* START *

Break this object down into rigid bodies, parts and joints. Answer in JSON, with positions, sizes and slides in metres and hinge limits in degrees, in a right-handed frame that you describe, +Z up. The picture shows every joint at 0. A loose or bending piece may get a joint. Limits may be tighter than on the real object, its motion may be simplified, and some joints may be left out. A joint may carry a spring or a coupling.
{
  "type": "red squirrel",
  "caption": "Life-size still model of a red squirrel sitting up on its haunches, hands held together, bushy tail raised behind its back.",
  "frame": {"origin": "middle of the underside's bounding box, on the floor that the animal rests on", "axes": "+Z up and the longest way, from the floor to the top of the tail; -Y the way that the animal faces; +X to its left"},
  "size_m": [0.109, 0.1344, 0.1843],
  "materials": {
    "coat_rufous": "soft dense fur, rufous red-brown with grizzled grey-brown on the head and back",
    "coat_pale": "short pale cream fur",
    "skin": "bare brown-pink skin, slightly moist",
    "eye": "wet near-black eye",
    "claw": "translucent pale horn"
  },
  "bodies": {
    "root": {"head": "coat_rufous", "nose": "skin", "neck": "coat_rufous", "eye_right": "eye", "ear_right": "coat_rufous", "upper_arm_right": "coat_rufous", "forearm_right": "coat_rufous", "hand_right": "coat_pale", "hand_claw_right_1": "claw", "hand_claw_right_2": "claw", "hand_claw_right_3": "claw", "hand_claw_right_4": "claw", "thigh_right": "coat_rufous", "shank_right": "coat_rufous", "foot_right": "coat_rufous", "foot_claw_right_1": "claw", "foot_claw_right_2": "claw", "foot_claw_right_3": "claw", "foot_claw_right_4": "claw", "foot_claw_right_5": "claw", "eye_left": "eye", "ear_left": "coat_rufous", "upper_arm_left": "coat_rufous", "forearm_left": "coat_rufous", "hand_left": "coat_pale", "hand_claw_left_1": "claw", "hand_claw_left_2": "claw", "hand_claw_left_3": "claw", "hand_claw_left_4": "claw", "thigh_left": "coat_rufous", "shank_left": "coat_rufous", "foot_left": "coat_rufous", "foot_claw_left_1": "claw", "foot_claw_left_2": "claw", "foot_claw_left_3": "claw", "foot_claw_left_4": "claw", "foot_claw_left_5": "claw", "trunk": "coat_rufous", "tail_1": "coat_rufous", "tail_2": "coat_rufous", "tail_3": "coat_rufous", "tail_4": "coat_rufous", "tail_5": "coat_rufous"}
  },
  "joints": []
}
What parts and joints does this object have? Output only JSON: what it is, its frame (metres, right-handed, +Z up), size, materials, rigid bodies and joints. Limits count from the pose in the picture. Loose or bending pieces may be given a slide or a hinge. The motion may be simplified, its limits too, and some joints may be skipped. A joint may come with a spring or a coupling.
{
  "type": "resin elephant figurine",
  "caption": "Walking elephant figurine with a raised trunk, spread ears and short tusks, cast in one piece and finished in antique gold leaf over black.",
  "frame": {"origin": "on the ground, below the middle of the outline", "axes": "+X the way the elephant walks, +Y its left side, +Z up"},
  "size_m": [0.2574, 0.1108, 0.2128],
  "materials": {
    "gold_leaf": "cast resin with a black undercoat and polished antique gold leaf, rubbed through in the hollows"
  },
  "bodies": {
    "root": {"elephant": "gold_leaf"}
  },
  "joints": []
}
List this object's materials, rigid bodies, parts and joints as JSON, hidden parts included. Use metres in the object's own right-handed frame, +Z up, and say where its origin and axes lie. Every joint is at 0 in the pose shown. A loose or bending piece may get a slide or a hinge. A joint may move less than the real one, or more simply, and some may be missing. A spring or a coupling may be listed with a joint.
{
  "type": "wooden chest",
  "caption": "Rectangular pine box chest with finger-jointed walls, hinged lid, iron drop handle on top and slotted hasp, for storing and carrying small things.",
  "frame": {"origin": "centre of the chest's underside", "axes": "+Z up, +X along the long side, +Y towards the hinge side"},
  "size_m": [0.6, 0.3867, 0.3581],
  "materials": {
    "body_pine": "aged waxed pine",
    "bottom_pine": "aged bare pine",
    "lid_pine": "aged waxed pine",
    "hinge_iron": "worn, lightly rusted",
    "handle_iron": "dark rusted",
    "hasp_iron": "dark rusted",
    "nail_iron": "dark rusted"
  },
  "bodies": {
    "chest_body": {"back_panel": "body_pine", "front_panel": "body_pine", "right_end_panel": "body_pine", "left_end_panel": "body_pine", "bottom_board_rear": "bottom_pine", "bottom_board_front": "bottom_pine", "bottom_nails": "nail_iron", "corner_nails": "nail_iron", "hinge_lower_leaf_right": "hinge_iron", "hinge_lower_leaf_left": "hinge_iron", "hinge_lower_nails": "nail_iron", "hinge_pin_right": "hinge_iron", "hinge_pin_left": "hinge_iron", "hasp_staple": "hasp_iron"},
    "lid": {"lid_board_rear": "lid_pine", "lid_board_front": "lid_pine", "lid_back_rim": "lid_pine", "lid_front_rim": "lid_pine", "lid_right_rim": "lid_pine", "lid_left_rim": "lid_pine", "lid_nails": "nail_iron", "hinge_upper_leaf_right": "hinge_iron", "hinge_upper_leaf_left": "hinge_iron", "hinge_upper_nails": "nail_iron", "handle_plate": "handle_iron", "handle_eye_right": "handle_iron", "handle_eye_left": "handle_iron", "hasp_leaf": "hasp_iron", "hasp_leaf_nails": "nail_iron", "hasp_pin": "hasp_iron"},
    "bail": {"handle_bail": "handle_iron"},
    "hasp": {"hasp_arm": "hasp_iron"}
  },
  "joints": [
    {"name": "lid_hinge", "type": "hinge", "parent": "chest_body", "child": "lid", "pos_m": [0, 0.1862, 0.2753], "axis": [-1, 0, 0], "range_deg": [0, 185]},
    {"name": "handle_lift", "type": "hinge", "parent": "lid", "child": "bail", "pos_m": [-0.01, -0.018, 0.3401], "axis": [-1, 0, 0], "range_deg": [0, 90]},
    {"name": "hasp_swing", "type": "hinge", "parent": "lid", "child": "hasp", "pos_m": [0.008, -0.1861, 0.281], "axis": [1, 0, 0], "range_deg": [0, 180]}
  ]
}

* END *
* START *

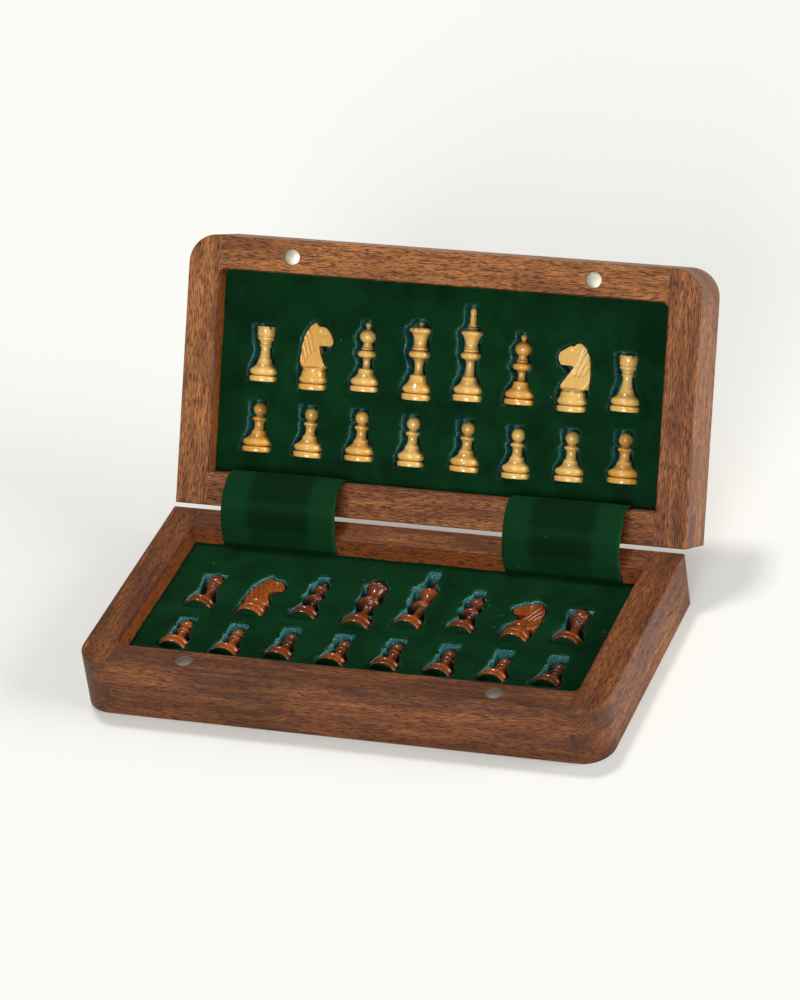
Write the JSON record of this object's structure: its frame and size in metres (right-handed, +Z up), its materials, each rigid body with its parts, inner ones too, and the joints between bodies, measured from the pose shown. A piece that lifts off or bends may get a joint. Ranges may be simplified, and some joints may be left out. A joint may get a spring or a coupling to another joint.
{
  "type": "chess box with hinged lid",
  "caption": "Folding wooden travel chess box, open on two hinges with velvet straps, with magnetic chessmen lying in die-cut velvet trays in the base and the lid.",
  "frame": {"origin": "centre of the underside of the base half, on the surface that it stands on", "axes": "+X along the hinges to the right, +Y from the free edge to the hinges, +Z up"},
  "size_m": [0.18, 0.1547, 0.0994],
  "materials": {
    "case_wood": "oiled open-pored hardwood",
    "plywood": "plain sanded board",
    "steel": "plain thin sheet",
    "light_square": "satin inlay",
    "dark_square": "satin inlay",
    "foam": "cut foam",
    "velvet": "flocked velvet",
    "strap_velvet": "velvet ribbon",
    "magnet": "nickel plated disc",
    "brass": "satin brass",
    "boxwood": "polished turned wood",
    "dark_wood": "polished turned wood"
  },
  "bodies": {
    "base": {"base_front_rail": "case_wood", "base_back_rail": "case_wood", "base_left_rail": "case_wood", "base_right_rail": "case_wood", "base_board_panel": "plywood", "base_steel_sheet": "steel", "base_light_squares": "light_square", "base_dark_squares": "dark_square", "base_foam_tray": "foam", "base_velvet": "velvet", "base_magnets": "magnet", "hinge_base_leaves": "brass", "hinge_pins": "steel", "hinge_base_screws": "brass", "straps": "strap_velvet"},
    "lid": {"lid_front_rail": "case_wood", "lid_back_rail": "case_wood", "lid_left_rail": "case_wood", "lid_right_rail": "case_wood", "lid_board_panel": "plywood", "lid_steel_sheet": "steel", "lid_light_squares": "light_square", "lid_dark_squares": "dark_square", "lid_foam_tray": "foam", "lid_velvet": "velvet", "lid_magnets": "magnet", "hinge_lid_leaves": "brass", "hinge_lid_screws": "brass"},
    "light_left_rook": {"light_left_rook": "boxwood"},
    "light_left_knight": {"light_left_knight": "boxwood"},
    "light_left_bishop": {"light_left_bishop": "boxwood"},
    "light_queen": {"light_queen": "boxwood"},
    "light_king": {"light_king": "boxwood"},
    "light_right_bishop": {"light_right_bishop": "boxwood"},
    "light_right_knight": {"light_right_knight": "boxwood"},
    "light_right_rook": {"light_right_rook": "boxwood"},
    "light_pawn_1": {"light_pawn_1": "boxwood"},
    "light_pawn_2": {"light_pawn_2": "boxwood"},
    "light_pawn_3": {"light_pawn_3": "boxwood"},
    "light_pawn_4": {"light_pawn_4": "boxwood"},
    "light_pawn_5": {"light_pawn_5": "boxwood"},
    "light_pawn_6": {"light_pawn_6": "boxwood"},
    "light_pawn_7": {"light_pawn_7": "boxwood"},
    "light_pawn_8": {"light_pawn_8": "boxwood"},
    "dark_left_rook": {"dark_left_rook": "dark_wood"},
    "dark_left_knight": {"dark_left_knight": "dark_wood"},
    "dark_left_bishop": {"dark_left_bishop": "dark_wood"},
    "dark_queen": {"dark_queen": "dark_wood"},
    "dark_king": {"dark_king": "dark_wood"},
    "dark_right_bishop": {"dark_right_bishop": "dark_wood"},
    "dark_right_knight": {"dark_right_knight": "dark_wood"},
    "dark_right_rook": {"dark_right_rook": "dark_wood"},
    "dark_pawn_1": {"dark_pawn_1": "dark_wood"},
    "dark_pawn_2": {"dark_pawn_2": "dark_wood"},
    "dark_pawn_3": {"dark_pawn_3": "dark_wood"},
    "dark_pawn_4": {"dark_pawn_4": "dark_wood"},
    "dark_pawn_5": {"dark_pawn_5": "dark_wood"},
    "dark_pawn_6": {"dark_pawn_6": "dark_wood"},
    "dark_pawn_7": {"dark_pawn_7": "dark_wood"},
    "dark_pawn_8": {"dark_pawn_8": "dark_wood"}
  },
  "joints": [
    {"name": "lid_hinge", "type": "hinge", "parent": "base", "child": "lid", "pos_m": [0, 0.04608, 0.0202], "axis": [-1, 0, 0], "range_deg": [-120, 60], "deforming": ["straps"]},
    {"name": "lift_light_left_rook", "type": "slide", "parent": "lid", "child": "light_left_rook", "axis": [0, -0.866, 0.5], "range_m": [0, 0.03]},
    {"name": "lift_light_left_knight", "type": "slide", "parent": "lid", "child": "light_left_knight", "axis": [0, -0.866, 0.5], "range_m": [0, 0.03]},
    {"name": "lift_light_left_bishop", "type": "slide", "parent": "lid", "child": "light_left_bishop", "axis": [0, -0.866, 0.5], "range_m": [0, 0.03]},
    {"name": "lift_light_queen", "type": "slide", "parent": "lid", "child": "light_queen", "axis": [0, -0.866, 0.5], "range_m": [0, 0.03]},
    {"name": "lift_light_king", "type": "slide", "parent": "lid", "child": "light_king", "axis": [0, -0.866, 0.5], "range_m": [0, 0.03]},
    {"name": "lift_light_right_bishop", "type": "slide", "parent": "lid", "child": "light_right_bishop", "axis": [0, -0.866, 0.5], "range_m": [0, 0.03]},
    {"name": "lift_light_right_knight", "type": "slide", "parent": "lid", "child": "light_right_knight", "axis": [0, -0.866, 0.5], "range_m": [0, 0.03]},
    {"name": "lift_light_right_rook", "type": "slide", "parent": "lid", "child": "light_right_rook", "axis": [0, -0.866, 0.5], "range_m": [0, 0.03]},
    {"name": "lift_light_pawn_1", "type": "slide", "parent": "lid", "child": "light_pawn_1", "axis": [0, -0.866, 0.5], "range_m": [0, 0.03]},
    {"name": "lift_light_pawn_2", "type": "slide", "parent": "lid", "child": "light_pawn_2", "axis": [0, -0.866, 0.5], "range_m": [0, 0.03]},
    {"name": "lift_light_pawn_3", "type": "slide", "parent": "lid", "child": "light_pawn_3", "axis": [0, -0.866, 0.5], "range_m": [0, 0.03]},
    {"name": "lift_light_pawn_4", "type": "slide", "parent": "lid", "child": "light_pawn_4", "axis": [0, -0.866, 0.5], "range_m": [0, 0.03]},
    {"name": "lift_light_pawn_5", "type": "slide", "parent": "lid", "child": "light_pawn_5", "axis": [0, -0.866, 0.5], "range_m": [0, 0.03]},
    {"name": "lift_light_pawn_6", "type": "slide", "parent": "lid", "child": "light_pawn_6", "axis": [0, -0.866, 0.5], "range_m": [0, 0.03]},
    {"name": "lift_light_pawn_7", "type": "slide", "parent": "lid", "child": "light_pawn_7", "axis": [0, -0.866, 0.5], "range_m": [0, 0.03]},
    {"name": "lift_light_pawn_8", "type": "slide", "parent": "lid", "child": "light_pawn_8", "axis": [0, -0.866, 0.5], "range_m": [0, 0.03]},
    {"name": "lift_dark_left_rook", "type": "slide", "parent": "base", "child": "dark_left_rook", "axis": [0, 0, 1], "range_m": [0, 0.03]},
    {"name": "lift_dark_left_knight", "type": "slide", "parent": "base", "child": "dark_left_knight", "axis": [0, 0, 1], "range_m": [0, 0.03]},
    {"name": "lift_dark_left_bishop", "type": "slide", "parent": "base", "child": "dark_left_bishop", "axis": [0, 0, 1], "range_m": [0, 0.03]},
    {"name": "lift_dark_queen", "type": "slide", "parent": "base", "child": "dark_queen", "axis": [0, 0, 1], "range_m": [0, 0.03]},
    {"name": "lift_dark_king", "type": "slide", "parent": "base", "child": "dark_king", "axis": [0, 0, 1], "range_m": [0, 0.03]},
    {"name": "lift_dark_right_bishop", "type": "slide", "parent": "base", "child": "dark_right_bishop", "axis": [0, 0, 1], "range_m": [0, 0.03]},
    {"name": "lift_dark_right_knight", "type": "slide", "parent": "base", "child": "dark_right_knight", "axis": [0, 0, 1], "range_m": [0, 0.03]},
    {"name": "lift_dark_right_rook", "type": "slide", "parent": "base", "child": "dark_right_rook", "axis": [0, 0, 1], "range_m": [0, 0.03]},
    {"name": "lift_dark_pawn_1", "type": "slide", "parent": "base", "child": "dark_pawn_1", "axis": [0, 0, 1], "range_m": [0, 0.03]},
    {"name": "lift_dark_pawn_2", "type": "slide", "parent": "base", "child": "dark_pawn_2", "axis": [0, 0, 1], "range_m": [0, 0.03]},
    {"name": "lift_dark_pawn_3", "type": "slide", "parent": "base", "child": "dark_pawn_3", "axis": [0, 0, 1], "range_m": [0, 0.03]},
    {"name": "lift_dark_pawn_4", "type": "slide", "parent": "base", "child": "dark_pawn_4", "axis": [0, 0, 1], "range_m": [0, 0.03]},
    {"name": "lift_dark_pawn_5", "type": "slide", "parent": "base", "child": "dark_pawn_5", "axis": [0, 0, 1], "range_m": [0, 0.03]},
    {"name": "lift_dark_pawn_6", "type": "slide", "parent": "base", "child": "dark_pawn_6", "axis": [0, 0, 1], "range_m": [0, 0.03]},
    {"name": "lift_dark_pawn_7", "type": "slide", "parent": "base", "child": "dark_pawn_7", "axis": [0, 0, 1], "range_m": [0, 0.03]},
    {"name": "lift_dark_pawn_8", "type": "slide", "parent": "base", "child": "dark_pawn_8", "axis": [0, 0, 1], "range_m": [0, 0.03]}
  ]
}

* END *
* START *

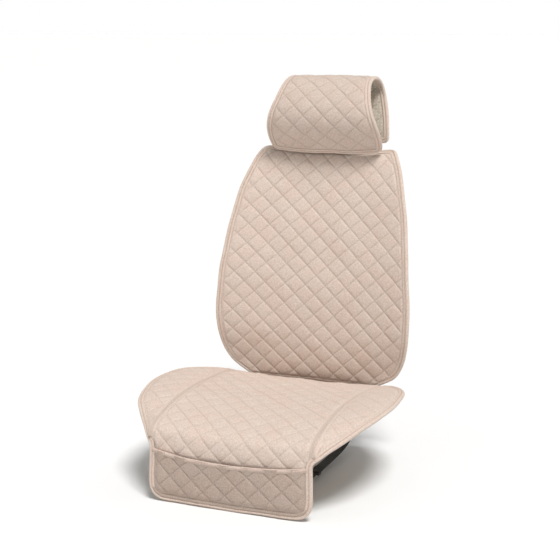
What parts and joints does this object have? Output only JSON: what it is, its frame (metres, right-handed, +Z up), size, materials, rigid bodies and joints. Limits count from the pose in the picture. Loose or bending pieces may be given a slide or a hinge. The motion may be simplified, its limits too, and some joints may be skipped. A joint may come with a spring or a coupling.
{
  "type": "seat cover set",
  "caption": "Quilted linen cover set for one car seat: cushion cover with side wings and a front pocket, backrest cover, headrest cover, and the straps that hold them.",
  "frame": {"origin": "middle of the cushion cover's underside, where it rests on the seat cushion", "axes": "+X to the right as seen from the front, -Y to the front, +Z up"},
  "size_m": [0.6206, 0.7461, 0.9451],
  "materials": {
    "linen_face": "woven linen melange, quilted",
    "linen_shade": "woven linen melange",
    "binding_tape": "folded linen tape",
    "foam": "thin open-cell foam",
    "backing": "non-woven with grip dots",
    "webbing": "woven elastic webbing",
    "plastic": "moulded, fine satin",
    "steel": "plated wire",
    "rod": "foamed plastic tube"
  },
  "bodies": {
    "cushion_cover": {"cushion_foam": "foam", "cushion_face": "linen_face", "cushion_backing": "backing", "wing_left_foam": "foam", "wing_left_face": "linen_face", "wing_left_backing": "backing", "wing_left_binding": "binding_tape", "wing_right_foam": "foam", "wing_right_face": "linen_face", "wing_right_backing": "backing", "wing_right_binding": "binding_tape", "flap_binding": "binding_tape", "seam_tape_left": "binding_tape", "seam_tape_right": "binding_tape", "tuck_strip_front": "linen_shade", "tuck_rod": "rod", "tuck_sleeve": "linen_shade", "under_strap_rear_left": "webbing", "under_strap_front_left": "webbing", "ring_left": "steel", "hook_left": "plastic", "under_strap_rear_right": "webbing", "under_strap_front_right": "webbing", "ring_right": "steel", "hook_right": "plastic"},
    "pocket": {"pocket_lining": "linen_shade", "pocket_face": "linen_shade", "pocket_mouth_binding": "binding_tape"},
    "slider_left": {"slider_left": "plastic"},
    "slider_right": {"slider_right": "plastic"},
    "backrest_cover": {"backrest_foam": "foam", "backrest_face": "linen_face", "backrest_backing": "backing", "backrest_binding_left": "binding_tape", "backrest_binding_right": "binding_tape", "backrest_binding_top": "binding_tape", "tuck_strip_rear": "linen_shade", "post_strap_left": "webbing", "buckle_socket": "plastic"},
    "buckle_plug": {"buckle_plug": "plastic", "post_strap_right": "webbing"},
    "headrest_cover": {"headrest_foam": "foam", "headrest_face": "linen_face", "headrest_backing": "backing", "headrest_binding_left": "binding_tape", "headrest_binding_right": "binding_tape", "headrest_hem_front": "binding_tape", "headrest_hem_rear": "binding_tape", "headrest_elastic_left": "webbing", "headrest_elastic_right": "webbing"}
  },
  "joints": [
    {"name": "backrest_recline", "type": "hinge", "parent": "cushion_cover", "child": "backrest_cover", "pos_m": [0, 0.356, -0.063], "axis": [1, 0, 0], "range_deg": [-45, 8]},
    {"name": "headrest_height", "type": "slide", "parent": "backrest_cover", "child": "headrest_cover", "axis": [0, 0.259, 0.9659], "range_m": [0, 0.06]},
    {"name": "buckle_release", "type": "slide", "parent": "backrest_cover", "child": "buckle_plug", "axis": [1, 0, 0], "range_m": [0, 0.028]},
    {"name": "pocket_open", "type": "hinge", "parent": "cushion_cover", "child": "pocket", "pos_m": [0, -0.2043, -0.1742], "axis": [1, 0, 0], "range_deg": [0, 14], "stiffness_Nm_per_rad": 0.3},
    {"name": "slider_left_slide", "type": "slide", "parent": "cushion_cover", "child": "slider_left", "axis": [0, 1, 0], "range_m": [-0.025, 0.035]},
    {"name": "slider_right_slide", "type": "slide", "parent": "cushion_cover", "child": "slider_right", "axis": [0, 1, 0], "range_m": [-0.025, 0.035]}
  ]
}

* END *

Of the lines in the material, how many hold the word "shown"? Reply with the number only.

2